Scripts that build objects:
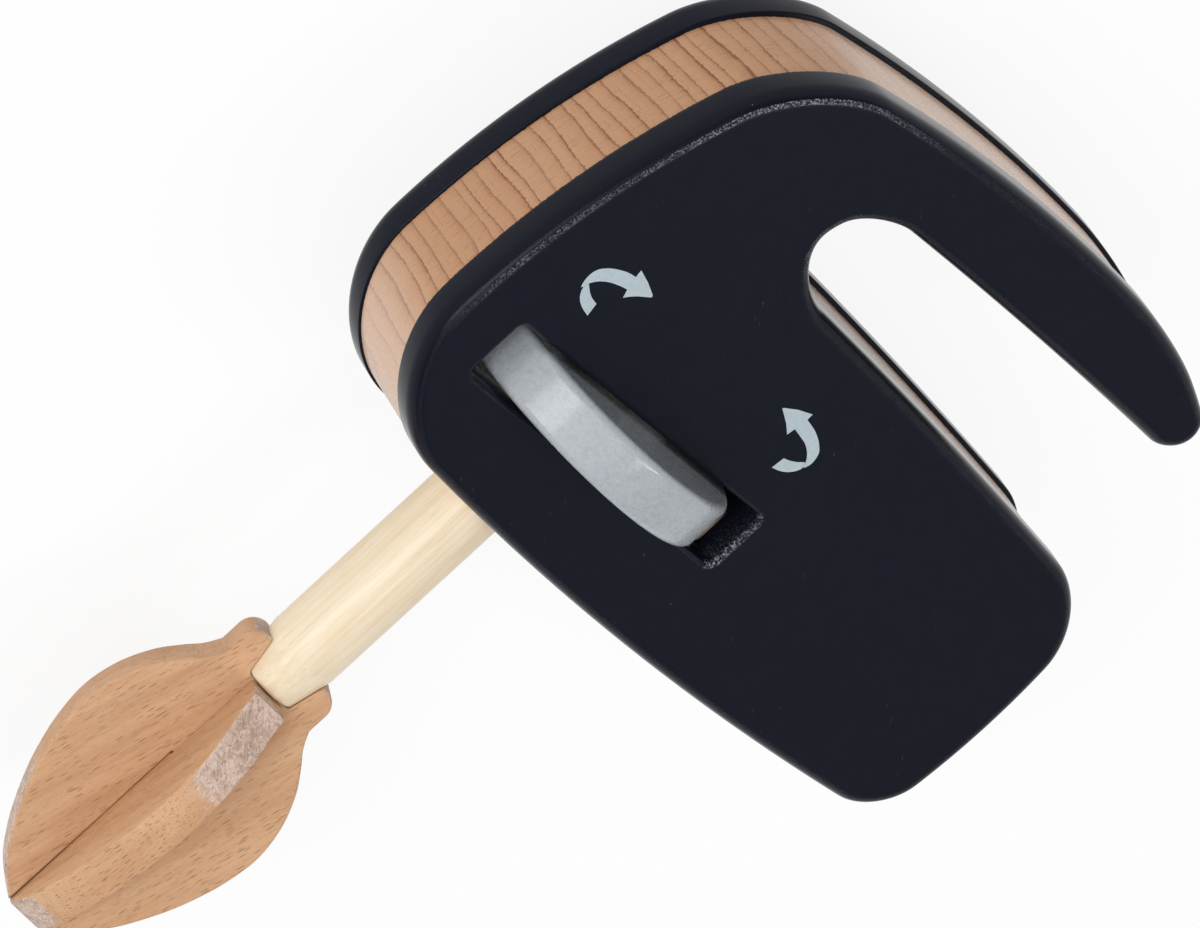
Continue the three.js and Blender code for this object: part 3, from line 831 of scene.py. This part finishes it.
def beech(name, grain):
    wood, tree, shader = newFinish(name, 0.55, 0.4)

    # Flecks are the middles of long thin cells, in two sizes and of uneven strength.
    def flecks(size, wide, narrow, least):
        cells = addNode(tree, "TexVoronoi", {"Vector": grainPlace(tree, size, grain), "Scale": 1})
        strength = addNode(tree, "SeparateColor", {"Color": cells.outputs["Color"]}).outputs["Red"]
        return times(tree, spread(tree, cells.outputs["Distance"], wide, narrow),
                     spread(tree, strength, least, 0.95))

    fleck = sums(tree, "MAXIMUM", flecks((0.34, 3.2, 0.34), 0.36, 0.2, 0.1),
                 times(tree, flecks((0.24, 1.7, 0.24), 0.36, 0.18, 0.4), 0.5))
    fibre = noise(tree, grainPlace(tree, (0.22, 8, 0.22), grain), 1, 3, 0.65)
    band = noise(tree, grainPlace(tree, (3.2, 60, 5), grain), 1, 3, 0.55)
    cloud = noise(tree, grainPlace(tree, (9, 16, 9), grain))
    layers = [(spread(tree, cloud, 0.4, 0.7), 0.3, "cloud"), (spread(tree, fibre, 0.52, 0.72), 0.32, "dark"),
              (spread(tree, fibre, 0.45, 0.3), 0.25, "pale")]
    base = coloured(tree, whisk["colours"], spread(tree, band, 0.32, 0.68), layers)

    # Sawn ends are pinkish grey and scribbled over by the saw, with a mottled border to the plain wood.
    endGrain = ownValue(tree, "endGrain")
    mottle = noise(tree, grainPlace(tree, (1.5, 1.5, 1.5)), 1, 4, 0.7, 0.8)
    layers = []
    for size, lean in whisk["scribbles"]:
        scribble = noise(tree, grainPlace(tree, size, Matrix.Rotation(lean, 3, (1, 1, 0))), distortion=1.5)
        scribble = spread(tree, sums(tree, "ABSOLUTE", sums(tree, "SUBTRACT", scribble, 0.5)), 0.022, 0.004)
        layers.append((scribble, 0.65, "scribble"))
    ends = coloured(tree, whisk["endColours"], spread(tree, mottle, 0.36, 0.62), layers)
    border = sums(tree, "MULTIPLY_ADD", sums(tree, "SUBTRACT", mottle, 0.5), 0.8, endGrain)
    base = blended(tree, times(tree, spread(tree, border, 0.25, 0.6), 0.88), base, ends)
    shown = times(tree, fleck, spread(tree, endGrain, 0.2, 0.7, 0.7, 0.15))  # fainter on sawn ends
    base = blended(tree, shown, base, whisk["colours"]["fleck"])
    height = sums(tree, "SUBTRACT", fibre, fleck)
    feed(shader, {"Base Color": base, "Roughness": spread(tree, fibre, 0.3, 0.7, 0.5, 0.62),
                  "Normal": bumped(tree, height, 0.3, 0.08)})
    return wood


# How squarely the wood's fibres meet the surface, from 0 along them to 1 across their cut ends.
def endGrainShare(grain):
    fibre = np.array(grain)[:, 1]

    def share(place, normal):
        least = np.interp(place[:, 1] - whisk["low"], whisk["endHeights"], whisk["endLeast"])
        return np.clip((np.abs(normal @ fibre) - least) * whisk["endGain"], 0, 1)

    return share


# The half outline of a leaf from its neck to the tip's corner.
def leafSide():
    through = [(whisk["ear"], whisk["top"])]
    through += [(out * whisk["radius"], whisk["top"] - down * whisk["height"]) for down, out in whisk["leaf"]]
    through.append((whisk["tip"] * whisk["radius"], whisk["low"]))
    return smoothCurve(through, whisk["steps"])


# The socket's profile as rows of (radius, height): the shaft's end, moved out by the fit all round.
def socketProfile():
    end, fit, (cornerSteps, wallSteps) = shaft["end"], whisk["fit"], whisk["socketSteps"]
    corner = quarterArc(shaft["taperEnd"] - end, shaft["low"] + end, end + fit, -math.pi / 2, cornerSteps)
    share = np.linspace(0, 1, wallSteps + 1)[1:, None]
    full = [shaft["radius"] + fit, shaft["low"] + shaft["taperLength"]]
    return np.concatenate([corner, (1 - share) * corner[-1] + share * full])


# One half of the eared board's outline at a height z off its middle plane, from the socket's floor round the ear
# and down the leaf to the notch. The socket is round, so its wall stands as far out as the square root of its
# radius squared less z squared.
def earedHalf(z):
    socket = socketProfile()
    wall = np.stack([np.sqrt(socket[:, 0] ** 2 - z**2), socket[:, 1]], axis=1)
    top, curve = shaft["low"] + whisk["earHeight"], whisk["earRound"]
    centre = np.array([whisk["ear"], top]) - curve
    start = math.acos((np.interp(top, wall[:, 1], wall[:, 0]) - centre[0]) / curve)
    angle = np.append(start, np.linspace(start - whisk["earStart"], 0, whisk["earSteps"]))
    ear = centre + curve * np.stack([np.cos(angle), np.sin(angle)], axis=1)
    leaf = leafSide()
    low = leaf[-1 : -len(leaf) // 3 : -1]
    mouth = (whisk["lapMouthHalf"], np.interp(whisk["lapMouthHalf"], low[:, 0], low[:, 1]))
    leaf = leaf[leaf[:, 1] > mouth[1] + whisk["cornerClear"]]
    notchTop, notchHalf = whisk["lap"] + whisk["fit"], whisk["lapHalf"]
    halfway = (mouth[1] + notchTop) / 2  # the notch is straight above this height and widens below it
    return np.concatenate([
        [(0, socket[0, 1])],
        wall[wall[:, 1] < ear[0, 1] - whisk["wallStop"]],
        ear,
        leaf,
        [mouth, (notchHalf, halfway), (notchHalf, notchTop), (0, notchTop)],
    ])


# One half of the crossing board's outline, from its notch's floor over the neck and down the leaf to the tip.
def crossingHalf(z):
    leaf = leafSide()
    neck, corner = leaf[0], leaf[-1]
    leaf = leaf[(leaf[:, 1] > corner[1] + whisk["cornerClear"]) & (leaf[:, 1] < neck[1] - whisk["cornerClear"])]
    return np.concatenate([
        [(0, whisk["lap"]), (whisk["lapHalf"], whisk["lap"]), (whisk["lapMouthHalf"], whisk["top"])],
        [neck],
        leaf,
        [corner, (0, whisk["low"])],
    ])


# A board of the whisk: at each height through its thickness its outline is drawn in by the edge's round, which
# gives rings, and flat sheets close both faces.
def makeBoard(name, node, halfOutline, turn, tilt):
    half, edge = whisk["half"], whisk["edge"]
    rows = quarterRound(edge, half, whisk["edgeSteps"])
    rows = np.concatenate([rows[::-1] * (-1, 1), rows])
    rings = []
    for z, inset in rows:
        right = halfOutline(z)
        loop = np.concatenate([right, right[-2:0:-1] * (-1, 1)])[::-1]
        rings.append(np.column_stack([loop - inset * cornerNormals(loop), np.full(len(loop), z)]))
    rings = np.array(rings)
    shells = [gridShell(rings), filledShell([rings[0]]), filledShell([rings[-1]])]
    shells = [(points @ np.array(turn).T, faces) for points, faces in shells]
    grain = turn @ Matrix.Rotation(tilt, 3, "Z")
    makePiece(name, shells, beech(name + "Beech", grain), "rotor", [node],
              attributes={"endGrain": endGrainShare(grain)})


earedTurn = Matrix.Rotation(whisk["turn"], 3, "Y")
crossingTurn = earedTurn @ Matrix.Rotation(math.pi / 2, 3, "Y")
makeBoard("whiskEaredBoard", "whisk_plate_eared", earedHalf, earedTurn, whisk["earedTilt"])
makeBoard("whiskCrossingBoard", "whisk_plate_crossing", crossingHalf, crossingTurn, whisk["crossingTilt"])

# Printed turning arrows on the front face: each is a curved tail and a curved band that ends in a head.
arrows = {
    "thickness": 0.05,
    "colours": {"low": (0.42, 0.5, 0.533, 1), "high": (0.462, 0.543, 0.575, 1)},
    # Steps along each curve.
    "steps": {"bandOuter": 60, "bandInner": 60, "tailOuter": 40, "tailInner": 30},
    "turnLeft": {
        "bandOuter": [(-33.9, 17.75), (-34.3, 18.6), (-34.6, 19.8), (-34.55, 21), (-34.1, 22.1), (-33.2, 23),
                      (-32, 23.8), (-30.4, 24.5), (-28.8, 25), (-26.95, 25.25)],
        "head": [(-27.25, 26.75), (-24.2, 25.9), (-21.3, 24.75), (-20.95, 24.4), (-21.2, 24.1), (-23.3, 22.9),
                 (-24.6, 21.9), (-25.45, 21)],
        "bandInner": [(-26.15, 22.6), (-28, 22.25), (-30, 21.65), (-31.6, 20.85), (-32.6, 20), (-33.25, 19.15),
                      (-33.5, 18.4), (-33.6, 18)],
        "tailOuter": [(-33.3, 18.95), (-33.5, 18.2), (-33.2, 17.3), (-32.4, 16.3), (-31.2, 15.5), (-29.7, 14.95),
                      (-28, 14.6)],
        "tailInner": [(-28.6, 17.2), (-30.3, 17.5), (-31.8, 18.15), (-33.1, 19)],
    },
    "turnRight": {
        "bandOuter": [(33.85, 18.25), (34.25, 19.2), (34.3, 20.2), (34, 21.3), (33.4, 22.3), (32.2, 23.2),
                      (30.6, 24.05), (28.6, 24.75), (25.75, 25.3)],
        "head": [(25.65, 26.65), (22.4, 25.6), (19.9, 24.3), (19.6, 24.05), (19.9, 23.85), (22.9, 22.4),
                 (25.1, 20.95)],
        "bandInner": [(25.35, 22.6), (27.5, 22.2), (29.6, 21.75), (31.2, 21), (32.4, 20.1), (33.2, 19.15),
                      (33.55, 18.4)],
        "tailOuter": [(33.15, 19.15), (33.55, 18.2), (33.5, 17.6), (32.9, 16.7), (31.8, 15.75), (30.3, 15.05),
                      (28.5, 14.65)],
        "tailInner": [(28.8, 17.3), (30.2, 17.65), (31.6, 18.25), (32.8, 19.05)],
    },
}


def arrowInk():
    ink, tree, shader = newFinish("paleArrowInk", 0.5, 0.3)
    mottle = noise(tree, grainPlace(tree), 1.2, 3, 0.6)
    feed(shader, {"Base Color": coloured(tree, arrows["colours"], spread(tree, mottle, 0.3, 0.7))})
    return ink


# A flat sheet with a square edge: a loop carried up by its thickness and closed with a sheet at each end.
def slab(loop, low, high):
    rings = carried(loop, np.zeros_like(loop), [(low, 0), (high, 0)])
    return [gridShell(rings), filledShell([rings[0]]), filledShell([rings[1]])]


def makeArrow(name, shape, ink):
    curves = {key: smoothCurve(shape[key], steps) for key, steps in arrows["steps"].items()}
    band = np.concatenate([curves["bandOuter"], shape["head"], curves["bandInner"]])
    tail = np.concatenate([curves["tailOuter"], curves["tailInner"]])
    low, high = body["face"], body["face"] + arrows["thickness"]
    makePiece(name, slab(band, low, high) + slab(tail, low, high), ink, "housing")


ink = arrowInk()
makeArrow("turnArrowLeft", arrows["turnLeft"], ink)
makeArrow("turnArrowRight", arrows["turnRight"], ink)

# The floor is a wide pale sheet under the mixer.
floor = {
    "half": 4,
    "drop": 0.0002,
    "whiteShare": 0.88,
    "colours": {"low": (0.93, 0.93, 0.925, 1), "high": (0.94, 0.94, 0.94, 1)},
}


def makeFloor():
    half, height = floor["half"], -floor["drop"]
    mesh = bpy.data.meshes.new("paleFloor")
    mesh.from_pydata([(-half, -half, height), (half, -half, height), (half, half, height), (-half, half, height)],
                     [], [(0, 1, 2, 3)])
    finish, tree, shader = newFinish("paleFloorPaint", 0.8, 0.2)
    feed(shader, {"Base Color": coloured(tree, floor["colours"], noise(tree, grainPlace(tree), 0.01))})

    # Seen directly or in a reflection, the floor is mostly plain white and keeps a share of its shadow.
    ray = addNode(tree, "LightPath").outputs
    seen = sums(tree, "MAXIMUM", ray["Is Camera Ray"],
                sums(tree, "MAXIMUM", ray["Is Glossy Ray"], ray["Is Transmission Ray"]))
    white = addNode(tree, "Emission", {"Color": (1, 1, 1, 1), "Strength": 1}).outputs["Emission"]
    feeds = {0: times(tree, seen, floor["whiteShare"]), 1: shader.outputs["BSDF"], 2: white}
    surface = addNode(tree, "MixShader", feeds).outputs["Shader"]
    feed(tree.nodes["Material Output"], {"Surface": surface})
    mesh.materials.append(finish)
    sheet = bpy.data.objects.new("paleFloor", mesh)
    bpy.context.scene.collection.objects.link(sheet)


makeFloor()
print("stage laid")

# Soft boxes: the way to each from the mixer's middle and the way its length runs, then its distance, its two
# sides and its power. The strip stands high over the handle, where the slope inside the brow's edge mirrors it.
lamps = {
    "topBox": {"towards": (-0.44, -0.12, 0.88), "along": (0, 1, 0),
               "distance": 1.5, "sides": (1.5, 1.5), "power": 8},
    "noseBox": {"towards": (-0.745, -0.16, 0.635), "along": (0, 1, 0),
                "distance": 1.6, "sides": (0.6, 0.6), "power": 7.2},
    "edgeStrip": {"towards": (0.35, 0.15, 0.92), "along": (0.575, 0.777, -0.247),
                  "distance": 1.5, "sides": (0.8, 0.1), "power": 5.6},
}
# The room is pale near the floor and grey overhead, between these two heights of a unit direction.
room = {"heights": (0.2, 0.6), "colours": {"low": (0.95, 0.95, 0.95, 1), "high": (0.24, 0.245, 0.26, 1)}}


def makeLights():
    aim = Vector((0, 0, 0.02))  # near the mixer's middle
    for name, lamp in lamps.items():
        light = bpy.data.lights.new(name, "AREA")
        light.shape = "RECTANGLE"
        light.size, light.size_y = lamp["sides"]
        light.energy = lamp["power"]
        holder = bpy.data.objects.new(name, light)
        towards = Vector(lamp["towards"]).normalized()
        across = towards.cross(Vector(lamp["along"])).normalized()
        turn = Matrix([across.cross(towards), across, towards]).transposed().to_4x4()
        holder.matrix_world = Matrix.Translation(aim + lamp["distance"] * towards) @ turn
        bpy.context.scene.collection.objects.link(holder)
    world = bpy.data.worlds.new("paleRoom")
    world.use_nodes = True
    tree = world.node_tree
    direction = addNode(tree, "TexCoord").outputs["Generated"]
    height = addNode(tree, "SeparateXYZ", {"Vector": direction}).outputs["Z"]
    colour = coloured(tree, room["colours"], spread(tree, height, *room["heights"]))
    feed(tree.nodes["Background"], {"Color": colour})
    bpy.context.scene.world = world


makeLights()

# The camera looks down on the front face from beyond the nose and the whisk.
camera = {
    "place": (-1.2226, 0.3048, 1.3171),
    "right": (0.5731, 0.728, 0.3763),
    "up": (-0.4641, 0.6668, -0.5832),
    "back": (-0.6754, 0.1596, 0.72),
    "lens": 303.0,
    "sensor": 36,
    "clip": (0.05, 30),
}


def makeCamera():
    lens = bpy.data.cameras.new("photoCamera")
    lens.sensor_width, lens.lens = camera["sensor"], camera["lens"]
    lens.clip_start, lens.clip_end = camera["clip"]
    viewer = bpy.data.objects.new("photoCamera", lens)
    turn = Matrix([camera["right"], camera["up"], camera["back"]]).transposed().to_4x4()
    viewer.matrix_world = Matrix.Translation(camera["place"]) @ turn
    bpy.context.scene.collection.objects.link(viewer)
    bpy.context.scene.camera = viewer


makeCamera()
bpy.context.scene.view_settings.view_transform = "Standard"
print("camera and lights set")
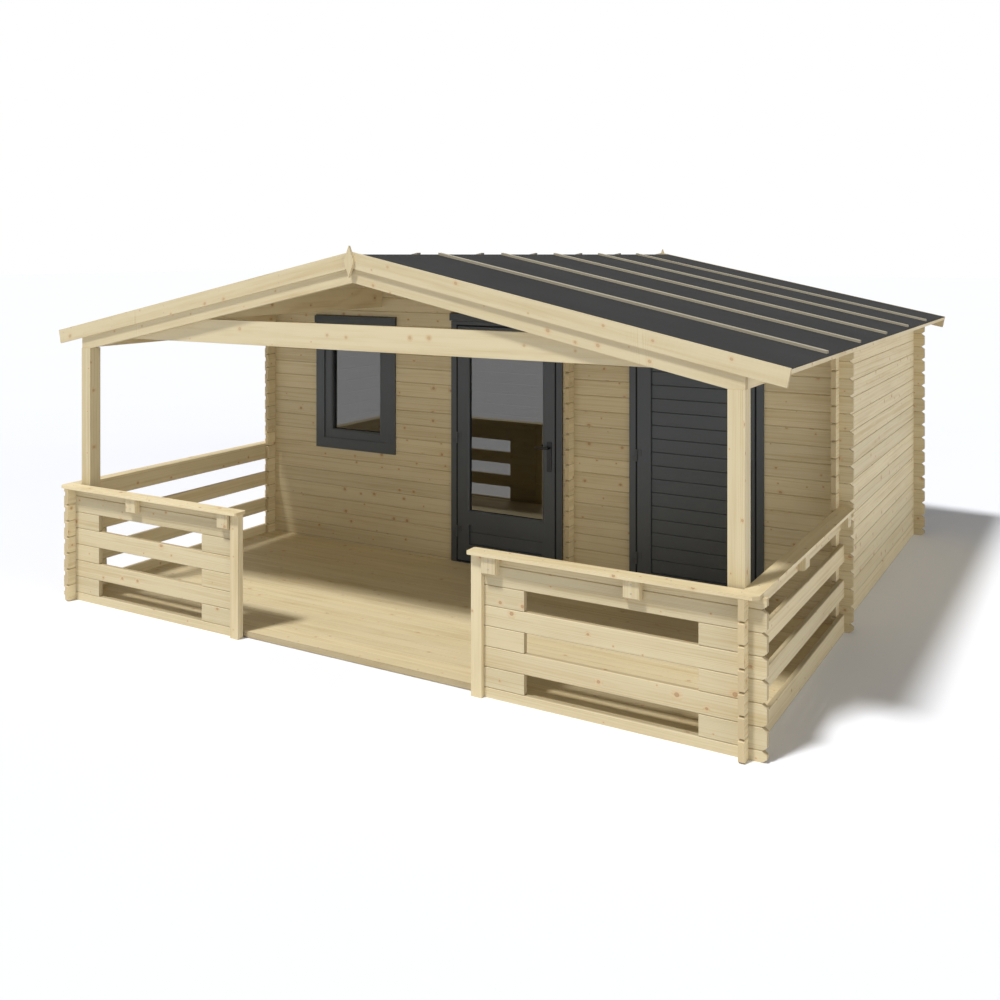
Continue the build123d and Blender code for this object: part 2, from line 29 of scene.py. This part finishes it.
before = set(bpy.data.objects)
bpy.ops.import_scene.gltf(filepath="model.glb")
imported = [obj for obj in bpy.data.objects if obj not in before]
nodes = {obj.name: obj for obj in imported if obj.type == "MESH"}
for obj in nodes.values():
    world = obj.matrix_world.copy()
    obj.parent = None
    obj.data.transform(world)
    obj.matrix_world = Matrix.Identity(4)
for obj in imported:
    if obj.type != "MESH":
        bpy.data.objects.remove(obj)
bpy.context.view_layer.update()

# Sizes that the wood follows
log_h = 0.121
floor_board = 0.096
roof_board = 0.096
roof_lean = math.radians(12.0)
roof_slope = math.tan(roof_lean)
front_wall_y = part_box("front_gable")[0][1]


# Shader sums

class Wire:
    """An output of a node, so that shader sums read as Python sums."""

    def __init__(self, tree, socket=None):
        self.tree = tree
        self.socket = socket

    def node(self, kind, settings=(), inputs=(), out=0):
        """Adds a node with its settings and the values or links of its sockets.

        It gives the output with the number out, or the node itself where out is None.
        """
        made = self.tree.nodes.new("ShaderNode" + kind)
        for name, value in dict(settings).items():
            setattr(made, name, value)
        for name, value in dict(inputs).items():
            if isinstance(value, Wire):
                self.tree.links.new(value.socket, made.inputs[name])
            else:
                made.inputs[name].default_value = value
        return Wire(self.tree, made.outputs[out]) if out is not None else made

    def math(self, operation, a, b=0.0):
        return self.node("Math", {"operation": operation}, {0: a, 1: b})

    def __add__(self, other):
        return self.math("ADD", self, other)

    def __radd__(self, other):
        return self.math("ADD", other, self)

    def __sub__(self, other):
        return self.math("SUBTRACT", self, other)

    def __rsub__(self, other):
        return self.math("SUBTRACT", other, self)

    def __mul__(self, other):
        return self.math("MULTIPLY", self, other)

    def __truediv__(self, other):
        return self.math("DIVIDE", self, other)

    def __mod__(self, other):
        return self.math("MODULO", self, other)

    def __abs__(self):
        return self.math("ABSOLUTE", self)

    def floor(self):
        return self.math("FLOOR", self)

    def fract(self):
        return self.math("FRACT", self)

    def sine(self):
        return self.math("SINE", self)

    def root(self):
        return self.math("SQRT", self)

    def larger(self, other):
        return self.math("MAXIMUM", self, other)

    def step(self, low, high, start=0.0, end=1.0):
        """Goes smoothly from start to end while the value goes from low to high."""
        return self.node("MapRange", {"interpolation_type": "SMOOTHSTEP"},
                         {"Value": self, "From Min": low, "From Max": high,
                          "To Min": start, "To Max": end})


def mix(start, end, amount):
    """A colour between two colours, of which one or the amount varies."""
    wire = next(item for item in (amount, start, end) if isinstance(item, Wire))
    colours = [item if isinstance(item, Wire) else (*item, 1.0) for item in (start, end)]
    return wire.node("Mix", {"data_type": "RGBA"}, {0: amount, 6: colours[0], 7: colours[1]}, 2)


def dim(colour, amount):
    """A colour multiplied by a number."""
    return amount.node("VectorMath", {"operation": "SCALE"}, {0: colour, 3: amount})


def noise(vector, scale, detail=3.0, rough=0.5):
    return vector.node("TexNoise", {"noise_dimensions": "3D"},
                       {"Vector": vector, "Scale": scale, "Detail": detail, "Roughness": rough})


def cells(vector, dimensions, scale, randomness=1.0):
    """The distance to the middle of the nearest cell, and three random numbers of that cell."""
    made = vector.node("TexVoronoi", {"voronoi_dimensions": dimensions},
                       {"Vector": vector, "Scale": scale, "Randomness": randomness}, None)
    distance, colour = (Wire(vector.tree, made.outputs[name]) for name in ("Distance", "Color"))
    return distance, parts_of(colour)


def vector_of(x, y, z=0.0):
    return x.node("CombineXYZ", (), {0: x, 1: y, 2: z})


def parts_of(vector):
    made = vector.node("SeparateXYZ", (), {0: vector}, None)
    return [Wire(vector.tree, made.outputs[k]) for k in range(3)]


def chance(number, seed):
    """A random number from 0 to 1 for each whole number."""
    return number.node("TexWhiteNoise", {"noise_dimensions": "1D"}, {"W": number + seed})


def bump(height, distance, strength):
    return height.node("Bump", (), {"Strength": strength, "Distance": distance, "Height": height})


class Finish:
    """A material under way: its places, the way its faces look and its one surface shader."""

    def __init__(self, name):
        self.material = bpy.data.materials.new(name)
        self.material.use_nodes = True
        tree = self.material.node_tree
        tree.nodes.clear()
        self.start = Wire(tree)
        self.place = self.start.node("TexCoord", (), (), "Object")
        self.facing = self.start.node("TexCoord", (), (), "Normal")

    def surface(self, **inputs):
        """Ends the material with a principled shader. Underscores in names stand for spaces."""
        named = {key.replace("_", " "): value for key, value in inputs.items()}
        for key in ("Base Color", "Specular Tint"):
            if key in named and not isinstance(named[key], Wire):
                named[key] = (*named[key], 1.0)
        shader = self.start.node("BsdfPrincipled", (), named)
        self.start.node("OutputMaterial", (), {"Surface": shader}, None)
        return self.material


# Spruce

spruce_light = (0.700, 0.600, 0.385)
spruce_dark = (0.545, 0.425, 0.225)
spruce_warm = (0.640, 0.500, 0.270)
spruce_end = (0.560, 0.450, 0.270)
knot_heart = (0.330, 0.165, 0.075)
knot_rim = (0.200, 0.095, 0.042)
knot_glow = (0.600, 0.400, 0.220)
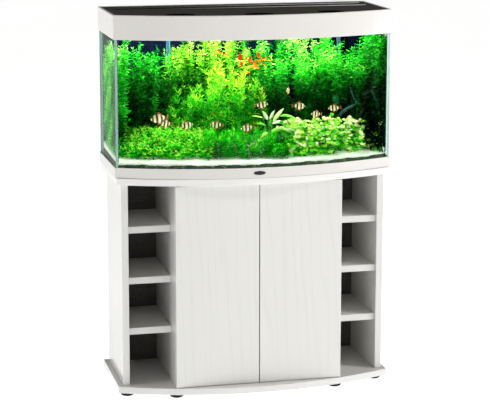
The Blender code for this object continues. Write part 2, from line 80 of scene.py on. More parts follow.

▶ **Problem to work on**: Among the entries above, find the line with "bpy.data.objects.remove(obj)" and the line with "of its sockets."; give again exactly these two lines and all lines between them.

▶ **Output below**:
        bpy.data.objects.remove(obj)
bpy.context.view_layer.update()

# Sizes that the wood follows
log_h = 0.121
floor_board = 0.096
roof_board = 0.096
roof_lean = math.radians(12.0)
roof_slope = math.tan(roof_lean)
front_wall_y = part_box("front_gable")[0][1]


# Shader sums

class Wire:
    """An output of a node, so that shader sums read as Python sums."""

    def __init__(self, tree, socket=None):
        self.tree = tree
        self.socket = socket

    def node(self, kind, settings=(), inputs=(), out=0):
        """Adds a node with its settings and the values or links of its sockets.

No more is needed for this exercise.